Benjamin Toff expose quelques facteurs de la perte de confiance du public envers les médias : l’anxiété des nouvelles, l’éloignement des médias de la réalité du terrain, la négligence de raconter le quotidien des gens. S’il y a désintérêt du public envers les médias, c’est qu’il y a désintérêt des médias envers la vie de son audience.
Il importe à la presse, pour toucher à nouveau ses publics, de comprendre les besoins de l’audience, de raconter le quotidien, les préoccupations et les difficultés des gens.
Identifier la désinformation de l’IA
La montée exponentielle des outils d'intelligence artificielle générative inonde la toile d'images synthétiques. Cette tendance amplifie le phénomène des fake news en produisant des images qui déforment ou inventent des faits d'actualité.
Joscha Weber, responsable du service fact-checking au média allemand Deutsche Welle, a présenté quelques méthodes pour démasquer ces artifices, démêler le vrai du faux dans une période marquée par une perte de confiance du public aux médias.

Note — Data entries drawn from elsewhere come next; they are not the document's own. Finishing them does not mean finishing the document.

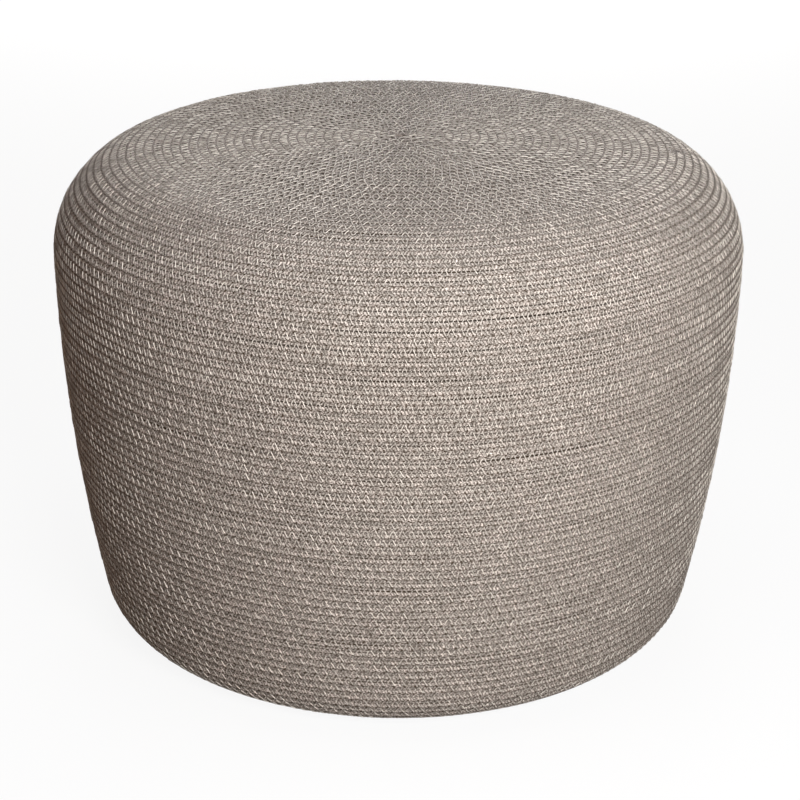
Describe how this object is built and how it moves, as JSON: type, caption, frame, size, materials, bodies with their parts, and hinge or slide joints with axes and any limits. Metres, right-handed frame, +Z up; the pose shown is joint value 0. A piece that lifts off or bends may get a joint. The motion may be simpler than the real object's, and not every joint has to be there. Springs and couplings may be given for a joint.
{
  "type": "outdoor ottoman footstool",
  "caption": "Round outdoor ottoman with a crowned top and softly tapered side, covered all over by a wound rope on a hollow core, on low glides.",
  "frame": {"origin": "middle of the footprint, on the ground under the glides", "axes": "+Z up along the drum's axis; the glides lie on +X, +Y, -X and -Y"},
  "size_m": [0.5999, 0.5998, 0.442],
  "materials": {
    "rope_cover": "braided outdoor rope in mixed greige, grey-green and brown yarns, matt",
    "core_plastic": "rotationally moulded polyethylene, fine matt texture",
    "plate_plastic": "moulded polyethylene plate, satin matt",
    "stainless_screws": "plain stainless steel",
    "insert_brass": "turned brass",
    "glide_nylon": "moulded black nylon"
  },
  "bodies": {
    "root": {"rope_winding": "rope_cover", "core_shell": "core_plastic", "base_plate": "plate_plastic", "base_screw_1": "stainless_screws", "base_screw_2": "stainless_screws", "base_screw_3": "stainless_screws", "base_screw_4": "stainless_screws", "base_screw_5": "stainless_screws", "base_screw_6": "stainless_screws", "base_screw_7": "stainless_screws", "base_screw_8": "stainless_screws", "threaded_insert_1": "insert_brass", "threaded_insert_2": "insert_brass", "threaded_insert_3": "insert_brass", "threaded_insert_4": "insert_brass", "threaded_insert_5": "insert_brass", "threaded_insert_6": "insert_brass", "threaded_insert_7": "insert_brass", "threaded_insert_8": "insert_brass", "glide_1": "glide_nylon", "glide_2": "glide_nylon", "glide_3": "glide_nylon", "glide_4": "glide_nylon", "glide_screw_1": "stainless_screws", "glide_screw_2": "stainless_screws", "glide_screw_3": "stainless_screws", "glide_screw_4": "stainless_screws"}
  },
  "joints": []
}
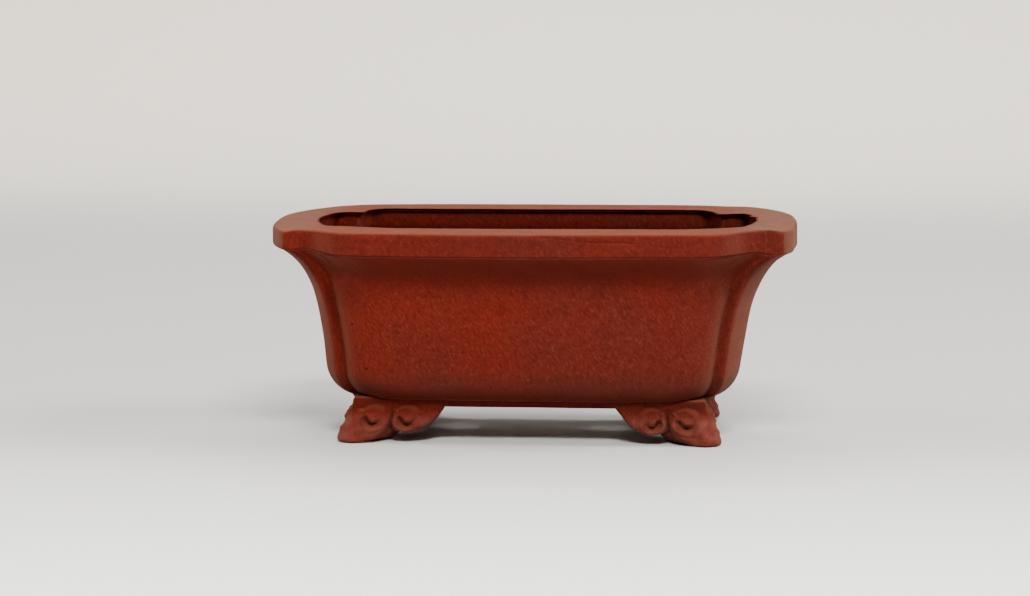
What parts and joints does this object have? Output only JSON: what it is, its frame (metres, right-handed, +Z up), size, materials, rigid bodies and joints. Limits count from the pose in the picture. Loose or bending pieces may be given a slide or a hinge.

Pour debunker une image synthétique, tout repose sur l'observation et la compréhension des limites des outils d'intelligence artificielle générative. Joscha Weber conseille d'observer les détails et la cohérence d'une image, notamment dans les proportions du corps, la perspective et les artefacts de pixels. Ce sont des défauts inhérents aux hallucinations d'une intelligence artificielle telle que DALL-E, Midjourney, Stable Diffusion, entre autres.
La vallée de l'étrange (uncanny valley) est un phénomène connu depuis longtemps dans l'industrie du cinéma lorsqu'il s'agit de rendre le double digital d'un acteur. On perçoit que quelque chose dans le mouvement ou la physique du personnage ne correspond pas à la réalité. Il en va de même, de manière exacerbée, pour les images générées par IA. Ces outils ne comprennent ni la physique, ni ce qui rend une image photoréaliste.
Joscha Weber a cité quelques outils d'IA pour détecter si une image est synthétique(Hive Moderation, TrueMedia…), mais ils manquent d'efficacité et ne remplacent pas la vérification manuelle de la véracité d'une image.